Editorial: Journalism caught in crossfire of social media outrage
By THE BLUE & GRAY PRESS STAFF
We at The Blue & Gray Press welcome our readers to a new year of us serving the University of Mary Washington. With classes well under way, it’s high time to say goodbye to summer, and what a summer it was.
With political circuses and historic Olympic performances as well as tragic losses of life, there was no shortage of opinion spread out on social media over the summer months. These opinions, coming from all over the political spectrum, have largely transformed the profession of journalism, a practice that we at The Blue & Gray Press take pride in and work hard to perfect.
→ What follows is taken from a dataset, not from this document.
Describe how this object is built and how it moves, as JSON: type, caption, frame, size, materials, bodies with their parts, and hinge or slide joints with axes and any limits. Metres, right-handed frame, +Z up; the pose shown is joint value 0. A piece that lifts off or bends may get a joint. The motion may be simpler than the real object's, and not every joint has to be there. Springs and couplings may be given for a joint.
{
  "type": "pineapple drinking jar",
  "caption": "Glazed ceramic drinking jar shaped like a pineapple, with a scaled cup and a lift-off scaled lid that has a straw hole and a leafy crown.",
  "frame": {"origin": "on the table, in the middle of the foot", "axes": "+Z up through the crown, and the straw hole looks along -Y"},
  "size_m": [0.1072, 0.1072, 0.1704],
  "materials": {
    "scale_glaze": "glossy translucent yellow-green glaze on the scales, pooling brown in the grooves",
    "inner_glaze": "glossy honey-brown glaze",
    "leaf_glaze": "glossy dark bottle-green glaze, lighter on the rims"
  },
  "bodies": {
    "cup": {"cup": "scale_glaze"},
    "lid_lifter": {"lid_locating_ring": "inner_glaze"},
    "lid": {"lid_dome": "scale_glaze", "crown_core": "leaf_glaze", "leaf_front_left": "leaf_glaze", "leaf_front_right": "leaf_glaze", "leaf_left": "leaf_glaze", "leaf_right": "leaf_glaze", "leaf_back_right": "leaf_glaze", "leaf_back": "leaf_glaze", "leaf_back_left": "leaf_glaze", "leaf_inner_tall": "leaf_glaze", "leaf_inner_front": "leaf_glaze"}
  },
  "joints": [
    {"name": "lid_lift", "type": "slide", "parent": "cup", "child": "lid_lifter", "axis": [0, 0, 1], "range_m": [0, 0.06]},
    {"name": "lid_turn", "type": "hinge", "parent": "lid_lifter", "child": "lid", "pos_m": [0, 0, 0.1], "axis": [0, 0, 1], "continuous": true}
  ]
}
However, with the accessibility of social media, anyone with a smartphone can now be considered a part of the “media,” threatening our modern idea of “journalism.”
During the Olympics, the Chicago Tribune came under fire for a tweet, pinning Olympic gold medalist Corey Cogdell as the “wife of Bear’s lineman.” The paper was immediately blasted by media for being sexist by omitting the wife’s name in the tweet. However, from a journalism perspective, the tweet had no issues as it appeals to their Chicago-area audience. As a bronze-medalist in rifle shooting, it is unlikely the average reader would have known about Cogdell’s success, but her partnership with a Chicago celebrity makes it newsworthy to their readership.
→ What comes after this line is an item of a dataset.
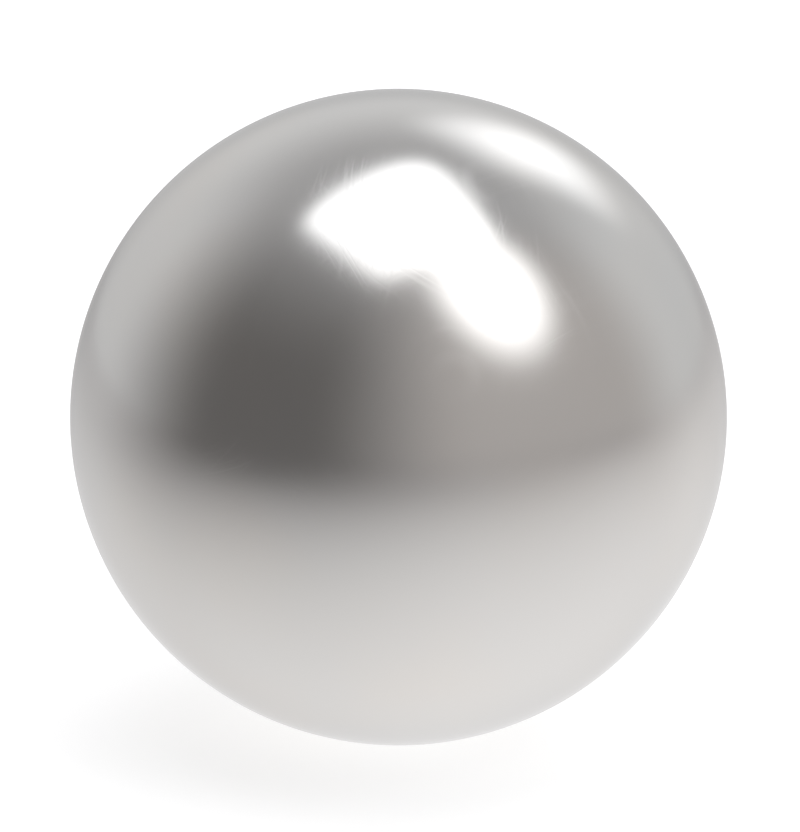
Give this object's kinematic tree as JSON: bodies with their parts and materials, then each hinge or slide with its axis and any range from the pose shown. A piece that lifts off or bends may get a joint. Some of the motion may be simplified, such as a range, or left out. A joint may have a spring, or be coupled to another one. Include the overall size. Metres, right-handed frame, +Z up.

Recently, Brock Turner was released from prison, and headlines read “Former Stanford swimmer released from prison after guilty of rape.” Critics decried media for giving him his athletic credit, despite his athletic and academic background providing more context and a more compelling story. While mentioning both his rape conviction and his former athletic prowess, the average reader can become more engaged in the story.
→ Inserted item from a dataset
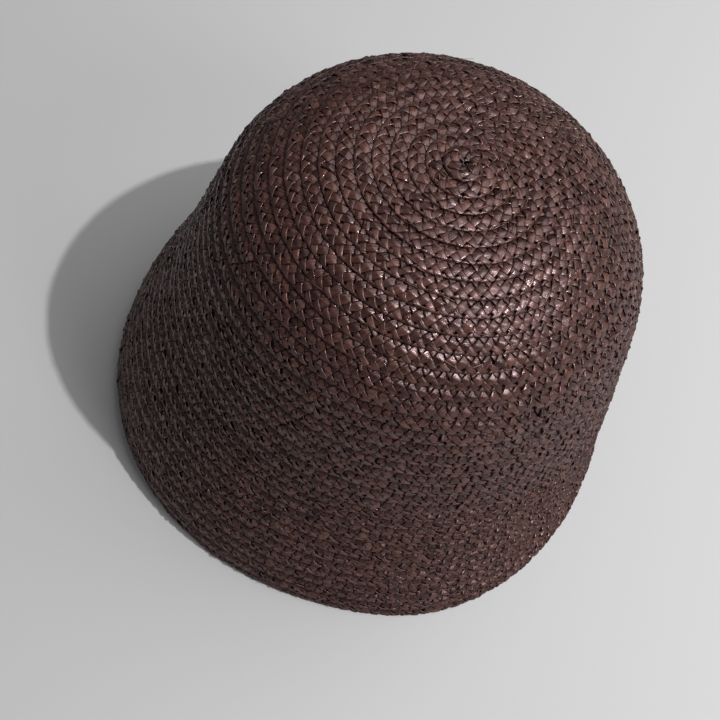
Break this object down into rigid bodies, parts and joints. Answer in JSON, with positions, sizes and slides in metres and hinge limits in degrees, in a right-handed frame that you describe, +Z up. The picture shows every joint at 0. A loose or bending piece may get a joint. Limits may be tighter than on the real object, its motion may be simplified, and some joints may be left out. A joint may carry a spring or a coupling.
{
  "type": "straw sun hat",
  "caption": "Soft bell-shaped sun hat sewn from one spiral of dark plaited straw braid, deep brim in front and short behind, with a fabric sweatband inside.",
  "frame": {"origin": "on the surface that the hat stands on, in the middle of its bounding box", "axes": "+Z up through the crown, -Y to the front where the brim is deep, +Y to the back, +X to one side; the YZ plane is the mirror plane"},
  "size_m": [0.2286, 0.2172, 0.149],
  "materials": {
    "straw_braid": "dyed plaited straw, satin with glossy splints",
    "grosgrain": "matte ribbed ribbon",
    "thread": "matte sewing thread"
  },
  "bodies": {
    "root": {"crown_tip_braid": "straw_braid", "crown_top_braid": "straw_braid", "crown_shoulder_braid": "straw_braid", "crown_side_upper_braid": "straw_braid", "crown_side_lower_braid": "straw_braid", "brim_upper_braid": "straw_braid", "brim_middle_braid": "straw_braid", "brim_lower_braid": "straw_braid", "brim_edge_braid": "straw_braid", "crown_seam_thread": "thread", "brim_seam_thread": "thread", "sweatband": "grosgrain", "sweatband_thread": "thread"}
  },
  "joints": []
}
The issues with these criticisms is that changing these headlines or tweets would be a form of filtering and agenda pushing, something that has no place in journalism. Unbiased, impartial journalism is critical to society and the ability for readers to see from different perspectives is crucial to this.
Also over the summer, John Oliver had a lengthy commentary on the current state of journalism and the slow death of print media and how it should scare us. His issue with online journalism is that the goal is different than print, which is to get as many ‘clicks’ as possible, which oftentimes involves writing about cats, not political corruption. Print serves as the rock to keep the powerful in check, and that’s what we need to remember going forward as the word “journalism” continues to change.”
All of this is difficult to grapple with, as more and more online content is pushed to one side of the political spectrum or the other. Neutral, unbiased, pure and grounded journalism is hard to come by today, but we at The Blue & Gray Press strive to achieve that goal and maintain integrity of excellence. We look forward to serving the UMW and Fredericksburg communities for the next year.